** Problem to work on **
Give back exactly the lines from the start of the listing to the line containing "band_back_y = -116; // [-130:1:-110]", inclusive, and nothing beyond them.

+ + + + + + +

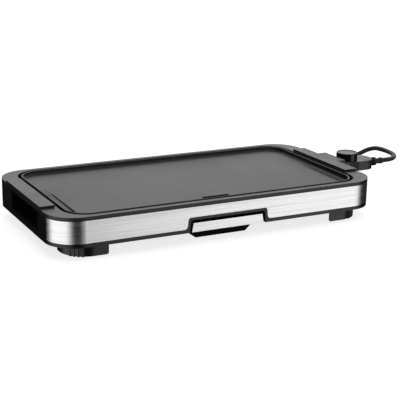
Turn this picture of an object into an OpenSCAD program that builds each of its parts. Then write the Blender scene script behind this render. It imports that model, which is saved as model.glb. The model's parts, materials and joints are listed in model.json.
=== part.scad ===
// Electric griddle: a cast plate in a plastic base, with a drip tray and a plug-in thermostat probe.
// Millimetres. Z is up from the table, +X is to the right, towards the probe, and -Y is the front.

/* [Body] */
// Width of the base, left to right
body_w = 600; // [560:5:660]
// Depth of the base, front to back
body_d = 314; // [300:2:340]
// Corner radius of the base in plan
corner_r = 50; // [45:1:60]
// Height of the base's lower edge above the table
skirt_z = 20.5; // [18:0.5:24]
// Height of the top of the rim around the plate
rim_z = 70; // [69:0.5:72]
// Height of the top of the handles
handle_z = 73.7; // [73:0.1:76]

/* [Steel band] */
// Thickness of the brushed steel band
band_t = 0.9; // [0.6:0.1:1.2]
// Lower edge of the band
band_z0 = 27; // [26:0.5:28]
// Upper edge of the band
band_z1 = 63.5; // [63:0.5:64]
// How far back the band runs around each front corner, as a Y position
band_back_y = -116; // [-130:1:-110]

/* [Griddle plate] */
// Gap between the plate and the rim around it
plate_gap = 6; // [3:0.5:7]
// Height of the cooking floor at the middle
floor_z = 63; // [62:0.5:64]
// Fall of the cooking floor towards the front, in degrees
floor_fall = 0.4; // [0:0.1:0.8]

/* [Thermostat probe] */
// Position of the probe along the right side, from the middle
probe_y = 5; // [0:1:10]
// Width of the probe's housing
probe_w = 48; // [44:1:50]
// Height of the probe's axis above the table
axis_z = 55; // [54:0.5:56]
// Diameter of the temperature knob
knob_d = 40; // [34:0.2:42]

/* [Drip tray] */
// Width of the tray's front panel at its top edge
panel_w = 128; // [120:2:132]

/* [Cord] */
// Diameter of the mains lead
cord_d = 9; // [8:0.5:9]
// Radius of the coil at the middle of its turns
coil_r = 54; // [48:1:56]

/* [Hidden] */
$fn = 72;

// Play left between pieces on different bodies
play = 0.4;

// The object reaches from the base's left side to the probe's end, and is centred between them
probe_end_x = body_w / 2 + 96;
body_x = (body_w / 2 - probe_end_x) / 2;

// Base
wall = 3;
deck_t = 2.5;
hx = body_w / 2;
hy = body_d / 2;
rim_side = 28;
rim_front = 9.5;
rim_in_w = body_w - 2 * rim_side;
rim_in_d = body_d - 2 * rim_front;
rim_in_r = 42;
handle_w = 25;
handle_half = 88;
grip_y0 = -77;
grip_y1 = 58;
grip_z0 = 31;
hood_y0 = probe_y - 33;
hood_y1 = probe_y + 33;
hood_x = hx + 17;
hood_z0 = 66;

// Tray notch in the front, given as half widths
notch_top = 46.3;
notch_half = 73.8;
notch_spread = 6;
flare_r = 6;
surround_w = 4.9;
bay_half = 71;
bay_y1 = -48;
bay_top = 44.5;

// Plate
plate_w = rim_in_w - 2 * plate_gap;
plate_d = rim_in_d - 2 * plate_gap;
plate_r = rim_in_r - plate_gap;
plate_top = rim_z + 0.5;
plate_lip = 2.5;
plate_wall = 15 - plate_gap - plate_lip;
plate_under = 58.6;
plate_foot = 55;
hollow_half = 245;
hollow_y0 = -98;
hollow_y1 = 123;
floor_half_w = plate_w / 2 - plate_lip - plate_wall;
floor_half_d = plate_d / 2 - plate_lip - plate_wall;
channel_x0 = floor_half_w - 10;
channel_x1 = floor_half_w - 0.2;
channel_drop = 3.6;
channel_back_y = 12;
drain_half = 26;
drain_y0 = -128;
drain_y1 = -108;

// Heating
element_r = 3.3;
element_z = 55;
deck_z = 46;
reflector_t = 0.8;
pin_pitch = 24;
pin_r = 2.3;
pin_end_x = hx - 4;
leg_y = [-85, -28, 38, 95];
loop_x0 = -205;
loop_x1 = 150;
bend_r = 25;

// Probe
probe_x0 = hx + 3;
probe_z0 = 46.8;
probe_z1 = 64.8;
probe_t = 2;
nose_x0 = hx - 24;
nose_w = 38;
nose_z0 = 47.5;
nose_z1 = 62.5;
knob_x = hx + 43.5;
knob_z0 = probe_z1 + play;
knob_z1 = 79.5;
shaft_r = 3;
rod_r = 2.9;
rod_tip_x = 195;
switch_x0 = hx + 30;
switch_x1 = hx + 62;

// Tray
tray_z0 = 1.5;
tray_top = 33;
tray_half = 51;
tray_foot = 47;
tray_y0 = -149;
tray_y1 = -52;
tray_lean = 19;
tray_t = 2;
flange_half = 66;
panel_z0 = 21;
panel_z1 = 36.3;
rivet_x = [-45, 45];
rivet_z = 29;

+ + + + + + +

** Answer **
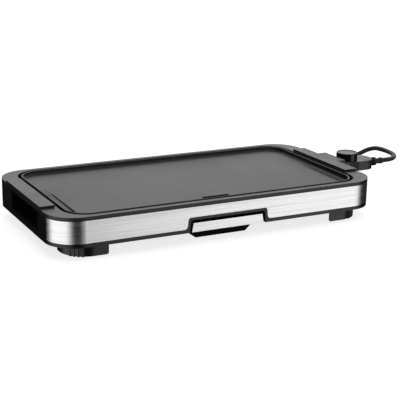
Turn this picture of an object into an OpenSCAD program that builds each of its parts. Then write the Blender scene script behind this render. It imports that model, which is saved as model.glb. The model's parts, materials and joints are listed in model.json.
=== part.scad ===
// Electric griddle: a cast plate in a plastic base, with a drip tray and a plug-in thermostat probe.
// Millimetres. Z is up from the table, +X is to the right, towards the probe, and -Y is the front.

/* [Body] */
// Width of the base, left to right
body_w = 600; // [560:5:660]
// Depth of the base, front to back
body_d = 314; // [300:2:340]
// Corner radius of the base in plan
corner_r = 50; // [45:1:60]
// Height of the base's lower edge above the table
skirt_z = 20.5; // [18:0.5:24]
// Height of the top of the rim around the plate
rim_z = 70; // [69:0.5:72]
// Height of the top of the handles
handle_z = 73.7; // [73:0.1:76]

/* [Steel band] */
// Thickness of the brushed steel band
band_t = 0.9; // [0.6:0.1:1.2]
// Lower edge of the band
band_z0 = 27; // [26:0.5:28]
// Upper edge of the band
band_z1 = 63.5; // [63:0.5:64]
// How far back the band runs around each front corner, as a Y position
band_back_y = -116; // [-130:1:-110]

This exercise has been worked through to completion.